Jeremi Piotrowski <jpiotrowski@linux.microsoft.com> writes:

> On 27/06/2025 10:31, Vitaly Kuznetsov wrote:
>> Jeremi Piotrowski <jpiotrowski@linux.microsoft.com> writes:
>> 
>>> Use Hyper-V's HvCallFlushGuestPhysicalAddressSpace for local TLB flushes.
>>> This makes any KVM_REQ_TLB_FLUSH_CURRENT (such as on root alloc) visible to
>>> all CPUs which means we no longer need to do a KVM_REQ_TLB_FLUSH on CPU
>>> migration.
>>>
>>> The goal is to avoid invept-global in KVM_REQ_TLB_FLUSH. Hyper-V uses a
>>> shadow page table for the nested hypervisor (KVM) and has to invalidate all
>>> EPT roots when invept-global is issued. This has a performance impact on
>>> all nested VMs.  KVM issues KVM_REQ_TLB_FLUSH on CPU migration, and under
>>> load the performance hit causes vCPUs to use up more of their slice of CPU
>>> time, leading to more CPU migrations. This has a snowball effect and causes
>>> CPU usage spikes.
>>>
>>> By issuing the hypercall we are now guaranteed that any root modification
>>> that requires a local TLB flush becomes visible to all CPUs. The same
>>> hypercall is already used in kvm_arch_flush_remote_tlbs and
>>> kvm_arch_flush_remote_tlbs_range.  The KVM expectation is that roots are
>>> flushed locally on alloc and we achieve consistency on migration by
>>> flushing all roots - the new behavior of achieving consistency on alloc on
>>> Hyper-V is a superset of the expected guarantees. This makes the
>>> KVM_REQ_TLB_FLUSH on CPU migration no longer necessary on Hyper-V.
>> 
>> Sounds reasonable overall, my only concern (not sure if valid or not) is
>> that using the hypercall for local flushes is going to be more expensive
>> than invept-context we do today and thus while the performance is
>> improved for the scenario when vCPUs are migrating a lot, we will take a
>> hit in other cases.
>> 
>

Sorry for delayed reply!

....

>>>  		return;
>>>  
>>> -	if (enable_ept)
>>> +	if (enable_ept) {
>>> +		/*
>>> +		 * hyperv_flush_guest_mapping() has the semantics of
>>> +		 * invept-single across all pCPUs.
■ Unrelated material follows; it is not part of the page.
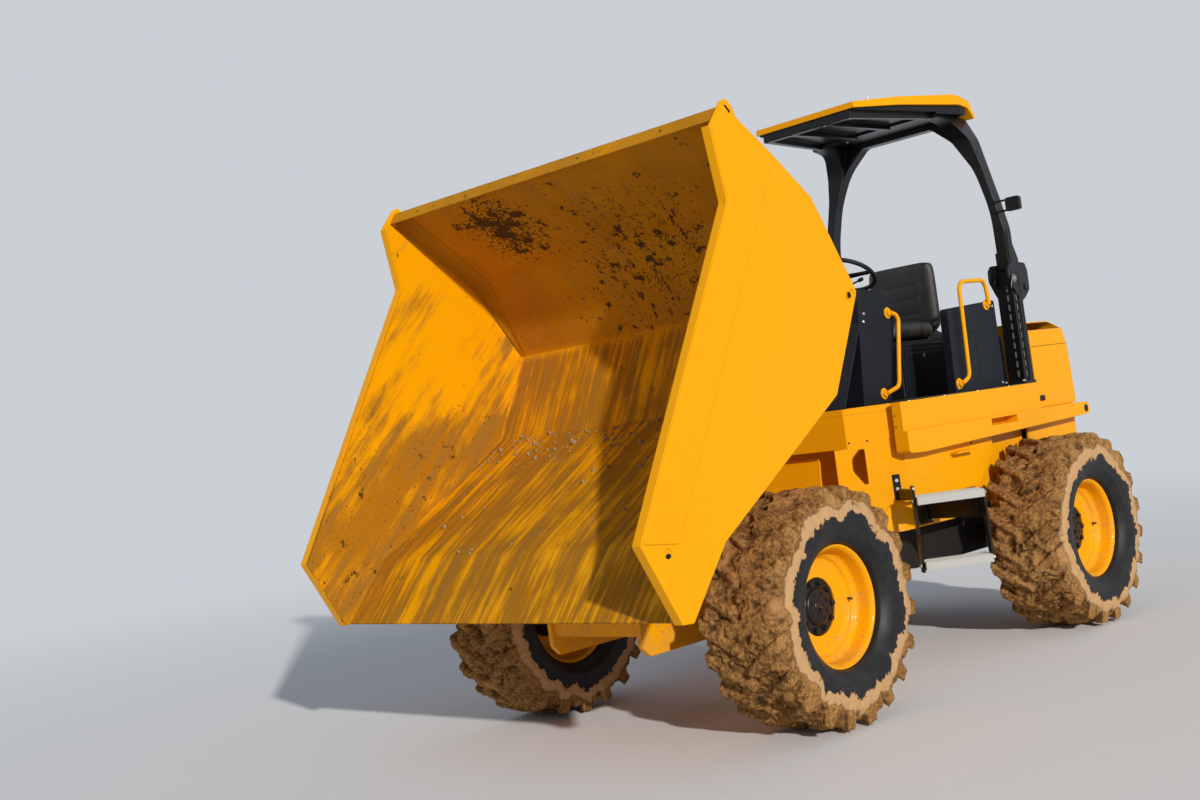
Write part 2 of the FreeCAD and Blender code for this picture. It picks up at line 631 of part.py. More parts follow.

This makes root
>>> +		 * modifications consistent across pCPUs, so an invept-global
>>> +		 * on migration is no longer required.
>>> +		 */
>>> +		if (vmx_hv_use_flush_guest_mapping(vcpu))
>>> +			return (void)WARN_ON_ONCE(hyperv_flush_guest_mapping(root_hpa));
>>> +
>> 
>> HvCallFlushGuestPhysicalAddressSpace sounds like a heavy operation as it
>> affects all processors. Is there any visible perfomance impact of this
>> change when there are no migrations (e.g. with vCPU pinning)? Or do we
>> believe that Hyper-V actually handles invept-context the exact same way?
>> 
> I'm going to have to do some more investigation to answer that - do you have an
> idea of a workload that would be sensitive to tlb flushes that I could compare
> this on?
>
> In terms of cost, Hyper-V needs to invalidate the VMs shadow page table for a root
> and do the tlb flush. The first part is CPU intensive but is the same in both cases
> (hypercall and invept-single). The tlb flush part will require a bit more work for
> the hypercall as it needs to happen on all cores, and the tlb will now be empty
> for that root.
>
> My assumption is that these local tlb flushes are rather rare as they will
> only happen when:
> - new root is allocated
> - we need to switch to a special root
>

KVM's MMU is an amazing maze so I'd appreciate if someone more
knowledgeble corrects me;t my understanding is that we call
*_flush_tlb_current() from two places:

kvm_mmu_load() and this covers the two cases above. These should not be
common under normal circumstances but can be frequent in some special
cases, e.g. when running a nested setup. Given that we're already
running on top of Hyper-V, this means 3+ level nesting which I don't
believe anyone really cares about.

kvm_vcpu_flush_tlb_current() from KVM_REQ_TLB_FLUSH_CURRENT. These are
things like some CR4 writes, APIC mode changes, ... which also shouldn't
be that common but VM boot time can be affected. So I'd suggest to test
big VM startup time, i.e. take the biggest available instance type on
Azure and measure how much time it takes to boot a VM which has the same
vCPU count. Honestly, I don't expect to see a significant change but I
guess it's still worth checking.

> So not very frequent post vm boot (with or without pinning). And the effect of the
> tlb being empty for that root on other CPUs should be a neutral, as users of the
> root would have performed the same local flush at a later point in
> time (when using it).
>
> All the other mmu updates use kvm_flush_remote_tlbs* which already go
> through the hypercall.

-- 
Vitaly